3. Now let us assume that $n a_n$ converges. From 2. we have subsequence $n_k$ where $a_{n_k} < \frac{\epsilon}{n_k}$ .

So we get $0 \leq \lim n a_n = \lim n_k a_{n_k} \leq \epsilon$

Because $\epsilon$ is arbitrary we can put $\epsilon \rightarrow 0$ . Then we get:

$\lim n a_n = 0$

---
So now we should prove that $n a_n$ converges....

Or maybe go to sleep....

ThePerfectHacker · #13 $Old$ September 10th, 2007, 07:28 PM

The combinatorics question was answered by Soroban. Here is the solution to the series question. This question comes from my homework on Real Analysis last semester.

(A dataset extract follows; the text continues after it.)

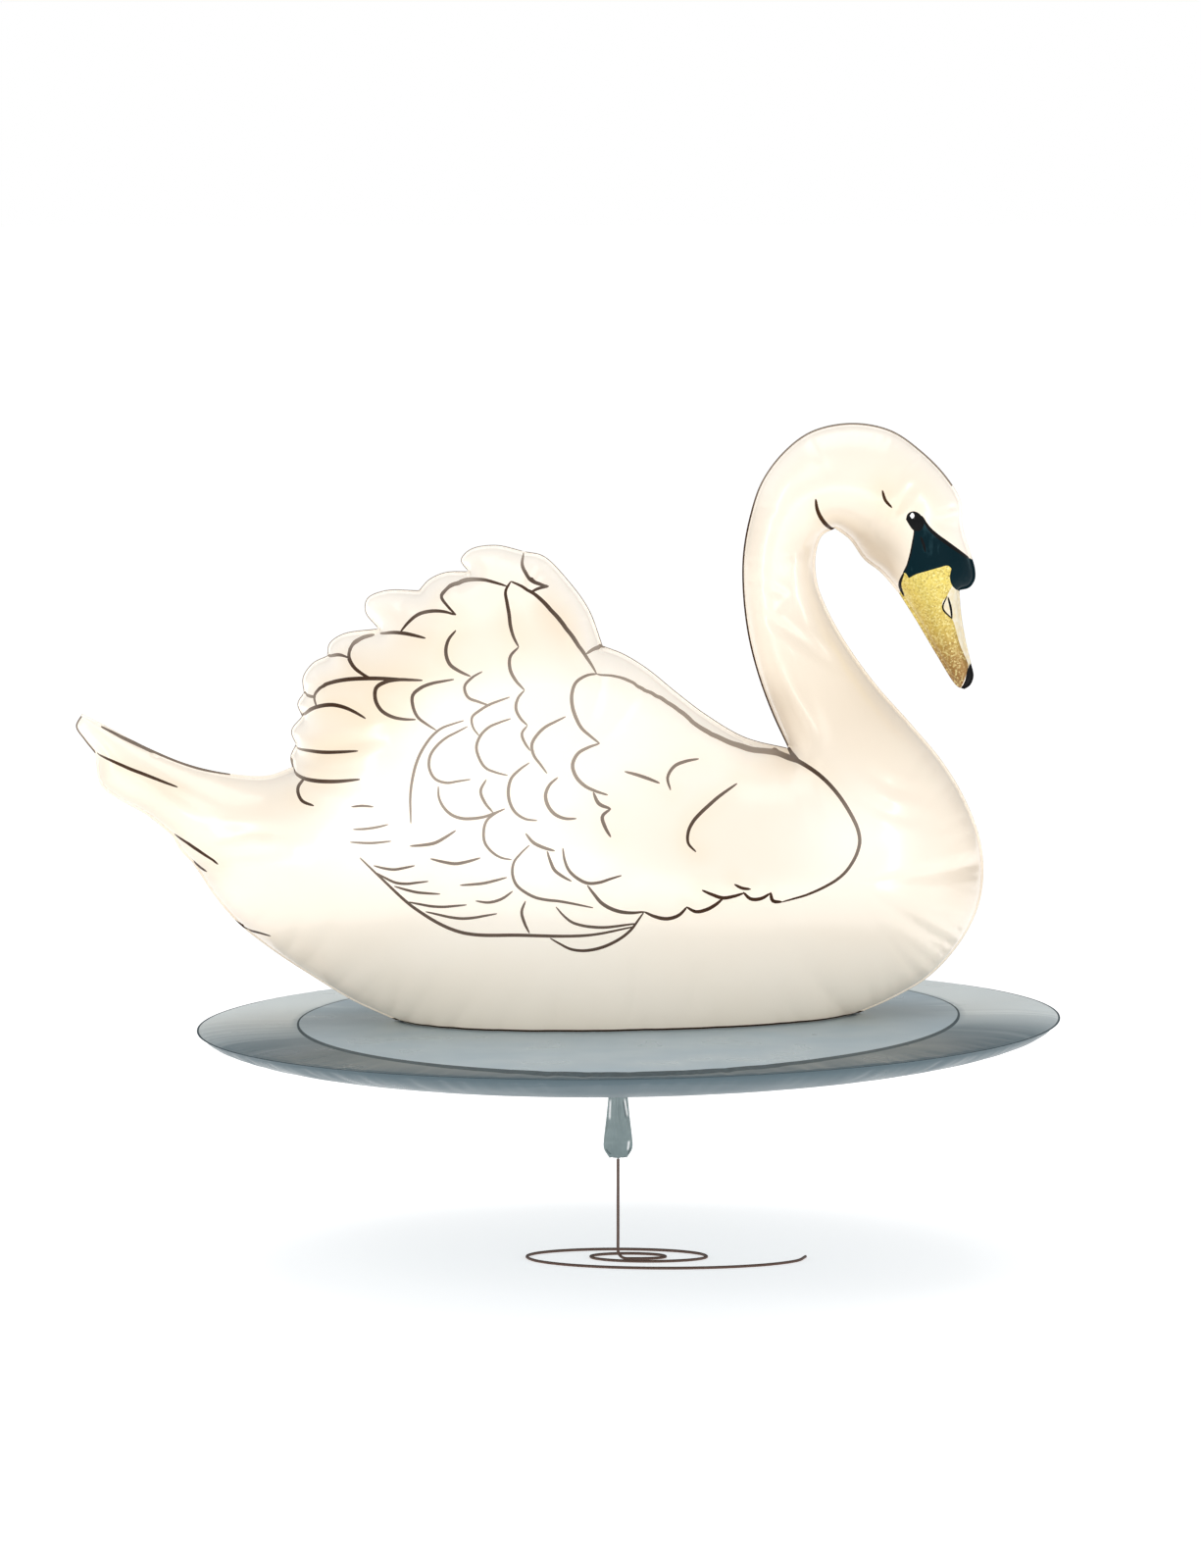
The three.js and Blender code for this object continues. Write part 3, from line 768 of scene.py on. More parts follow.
def lattice(outline, step):
    """Triangular lattice inside the outline, each point a little off its place."""
    low, high = outline.min(axis=0), outline.max(axis=0)
    rows = np.arange(low[1], high[1], step * math.sqrt(3) / 2)
    points = []
    for number, y in enumerate(rows):
        xs = np.arange(low[0] + (number % 2) * step / 2, high[0], step)
        points.append(np.column_stack([xs, np.full(len(xs), y)]))
    points = np.vstack(points)
    points += rng.uniform(-LATTICE_SCATTER, LATTICE_SCATTER, points.shape) * step
    return points[inside(points, outline)]


# Rounds and tolerances in working out the film's height
FILM_ROUNDS = 900
FILM_TOLERANCE = 1e-22
SMALLEST_DOUBLE = 1e-12
SMALLEST_DIAGONAL = 1e-9


def double_area(points, triangles):
    """Twice the area of each triangle, positive where it runs anticlockwise."""
    a, b, c = (points[triangles[:, k]] for k in range(3))
    return (b[:, 0] - a[:, 0]) * (c[:, 1] - a[:, 1]) - (b[:, 1] - a[:, 1]) * (c[:, 0] - a[:, 0])


def film_weights(points, triangles):
    """Both ends and the stiffness of each side of each triangle, and the area that each point carries."""
    double = np.maximum(np.abs(double_area(points, triangles)), SMALLEST_DOUBLE)
    load = np.zeros(len(points))
    first, second, weights = [], [], []
    for k in range(3):
        far, near, after = triangles[:, k], triangles[:, (k + 1) % 3], triangles[:, (k + 2) % 3]
        dot = ((points[near] - points[far]) * (points[after] - points[far])).sum(axis=1)
        first.append(near)
        second.append(after)
        weights.append(dot / (2 * double))
        load += np.bincount(far, double / 6, len(points))
    return *map(np.concatenate, (first, second, weights)), load


def film(points, triangles, free):
    """Height of a soap film over the panel under even pressure, held at zero where a point isn't free."""
    count = len(points)
    first, second, weights, load = film_weights(points, triangles)
    diagonal = np.bincount(first, weights, count) + np.bincount(second, weights, count)

    def apply(u):
        spread = np.bincount(first, weights * u[second], count)
        spread += np.bincount(second, weights * u[first], count)
        return np.where(free, diagonal * u - spread, 0)

    scale = np.where(free, 1 / np.maximum(diagonal, SMALLEST_DIAGONAL), 0)
    u = np.zeros(count)
    rest = np.where(free, load, 0)
    heading = scale * rest
    energy = rest @ heading
    for _ in range(FILM_ROUNDS):
        pushed = apply(heading)
        step = energy / (heading @ pushed)
        u += step * heading
        rest -= step * pushed
        ready = scale * rest
        fresh = rest @ ready
        if fresh < FILM_TOLERANCE:
            break
        heading = ready + fresh / energy * heading
        energy = fresh
    return np.maximum(u, 0)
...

For any $\epsilon > 0$ rather consider $\frac{\epsilon}{2} > 0$ . Since the series is convergent by the Cauchy criterion it means $\left| \sum_{k=m}^n a_n \right| = \sum_{k=m}^n a_n < \frac{\epsilon}{2}$ for all $n\geq m\geq N$ . So if $m=N$ then it means $a_N+a_{N+1}+...+a_n < \frac{\epsilon}{2}$ . Since the sequence is non-increasing it means $(n-N)a_n = \underbrace{a_n+...+a_n}_{n-N} \leq a_{N}+...+a_n < \frac{\epsilon}{2}$ for $n\geq 2N$ . Also for $n\geq 2N$ we have $n = 2n - n \leq 2n -2N = 2(n-N)$ . This means $na_n \leq 2a_n(n-N) < \epsilon$ . Q.E.D.

Note: This problem gives us a elegant way to show the divergence of the harmonic series.

albi · #14 $Old$ September 11th, 2007, 04:33 AM

Hm, isn't it too early to post the solution, and make the other people have no fun?

I would like to do this more elegant simply taking $\epsilon > 0$ . From Cauchy condition we have (as you noticed): $(k-l)a_l < a_l + a_{l+1} + \ldots + a_k < \epsilon$ . Now we simply take $k = 2n$ and $l = n$ to get $na_n < \epsilon$ .

That means this positive sequence converges to 0.

albi · #15 $Old$ September 11th, 2007, 04:37 AM

Quote:

Originally Posted by ThePerfectHacker $View Post$

Note: This problem gives us a elegant way to show the divergence of the harmonic series.

How do you think one should do that?